> The request
Extract each line of the data and write it out again exactly.

> Given information
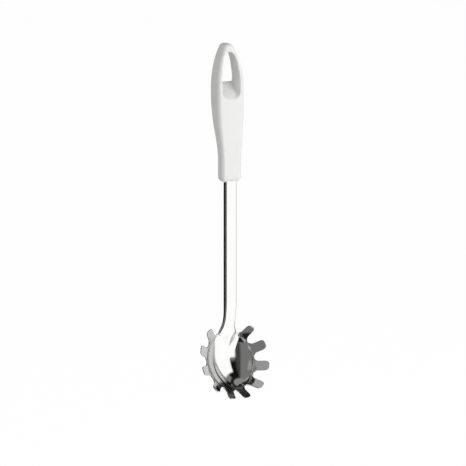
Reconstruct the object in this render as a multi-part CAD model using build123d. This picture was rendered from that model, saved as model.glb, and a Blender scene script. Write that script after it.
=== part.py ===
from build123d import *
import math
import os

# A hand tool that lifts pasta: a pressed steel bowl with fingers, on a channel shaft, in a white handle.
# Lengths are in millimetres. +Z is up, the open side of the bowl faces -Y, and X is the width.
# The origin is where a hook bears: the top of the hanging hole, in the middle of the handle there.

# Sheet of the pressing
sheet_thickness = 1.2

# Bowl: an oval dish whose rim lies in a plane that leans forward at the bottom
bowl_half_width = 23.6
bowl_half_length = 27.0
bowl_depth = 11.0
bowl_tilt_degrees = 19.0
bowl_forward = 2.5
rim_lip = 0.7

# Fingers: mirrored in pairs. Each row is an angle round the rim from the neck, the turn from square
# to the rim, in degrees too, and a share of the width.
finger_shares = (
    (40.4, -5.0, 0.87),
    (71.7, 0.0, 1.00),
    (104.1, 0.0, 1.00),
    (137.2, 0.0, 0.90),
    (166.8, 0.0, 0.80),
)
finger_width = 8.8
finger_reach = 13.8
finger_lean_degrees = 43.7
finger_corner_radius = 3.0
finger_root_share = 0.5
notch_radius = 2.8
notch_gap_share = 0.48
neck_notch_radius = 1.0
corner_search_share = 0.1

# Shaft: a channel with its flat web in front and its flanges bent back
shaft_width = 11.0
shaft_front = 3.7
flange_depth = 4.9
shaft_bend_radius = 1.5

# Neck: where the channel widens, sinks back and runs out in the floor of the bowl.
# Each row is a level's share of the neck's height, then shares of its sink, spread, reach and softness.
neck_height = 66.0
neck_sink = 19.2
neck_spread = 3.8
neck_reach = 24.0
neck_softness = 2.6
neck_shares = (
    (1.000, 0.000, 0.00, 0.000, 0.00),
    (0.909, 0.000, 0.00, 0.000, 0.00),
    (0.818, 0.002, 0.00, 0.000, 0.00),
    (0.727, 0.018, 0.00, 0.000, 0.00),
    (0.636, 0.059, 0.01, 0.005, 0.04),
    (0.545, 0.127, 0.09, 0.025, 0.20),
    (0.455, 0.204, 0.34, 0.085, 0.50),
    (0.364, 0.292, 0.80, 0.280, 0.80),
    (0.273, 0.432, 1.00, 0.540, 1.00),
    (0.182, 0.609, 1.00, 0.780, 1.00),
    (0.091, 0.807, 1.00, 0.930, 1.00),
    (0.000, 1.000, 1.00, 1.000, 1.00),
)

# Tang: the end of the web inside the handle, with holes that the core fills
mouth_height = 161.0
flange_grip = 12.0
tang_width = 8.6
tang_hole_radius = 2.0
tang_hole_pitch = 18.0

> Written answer
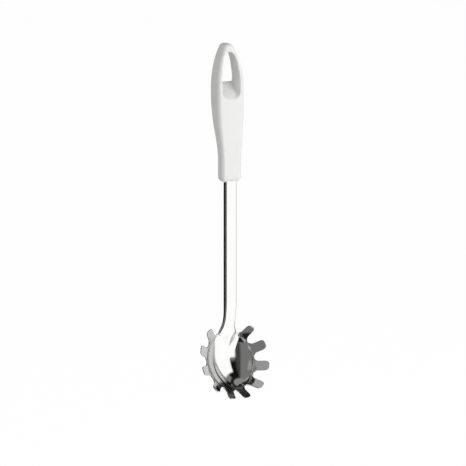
Reconstruct the object in this render as a multi-part CAD model using build123d. This picture was rendered from that model, saved as model.glb, and a Blender scene script. Write that script after it.
=== part.py ===
from build123d import *
import math
import os

# A hand tool that lifts pasta: a pressed steel bowl with fingers, on a channel shaft, in a white handle.
# Lengths are in millimetres. +Z is up, the open side of the bowl faces -Y, and X is the width.
# The origin is where a hook bears: the top of the hanging hole, in the middle of the handle there.

# Sheet of the pressing
sheet_thickness = 1.2

# Bowl: an oval dish whose rim lies in a plane that leans forward at the bottom
bowl_half_width = 23.6
bowl_half_length = 27.0
bowl_depth = 11.0
bowl_tilt_degrees = 19.0
bowl_forward = 2.5
rim_lip = 0.7

# Fingers: mirrored in pairs. Each row is an angle round the rim from the neck, the turn from square
# to the rim, in degrees too, and a share of the width.
finger_shares = (
    (40.4, -5.0, 0.87),
    (71.7, 0.0, 1.00),
    (104.1, 0.0, 1.00),
    (137.2, 0.0, 0.90),
    (166.8, 0.0, 0.80),
)
finger_width = 8.8
finger_reach = 13.8
finger_lean_degrees = 43.7
finger_corner_radius = 3.0
finger_root_share = 0.5
notch_radius = 2.8
notch_gap_share = 0.48
neck_notch_radius = 1.0
corner_search_share = 0.1

# Shaft: a channel with its flat web in front and its flanges bent back
shaft_width = 11.0
shaft_front = 3.7
flange_depth = 4.9
shaft_bend_radius = 1.5

# Neck: where the channel widens, sinks back and runs out in the floor of the bowl.
# Each row is a level's share of the neck's height, then shares of its sink, spread, reach and softness.
neck_height = 66.0
neck_sink = 19.2
neck_spread = 3.8
neck_reach = 24.0
neck_softness = 2.6
neck_shares = (
    (1.000, 0.000, 0.00, 0.000, 0.00),
    (0.909, 0.000, 0.00, 0.000, 0.00),
    (0.818, 0.002, 0.00, 0.000, 0.00),
    (0.727, 0.018, 0.00, 0.000, 0.00),
    (0.636, 0.059, 0.01, 0.005, 0.04),
    (0.545, 0.127, 0.09, 0.025, 0.20),
    (0.455, 0.204, 0.34, 0.085, 0.50),
    (0.364, 0.292, 0.80, 0.280, 0.80),
    (0.273, 0.432, 1.00, 0.540, 1.00),
    (0.182, 0.609, 1.00, 0.780, 1.00),
    (0.091, 0.807, 1.00, 0.930, 1.00),
    (0.000, 1.000, 1.00, 1.000, 1.00),
)

# Tang: the end of the web inside the handle, with holes that the core fills
mouth_height = 161.0
flange_grip = 12.0
tang_width = 8.6
tang_hole_radius = 2.0
tang_hole_pitch = 18.0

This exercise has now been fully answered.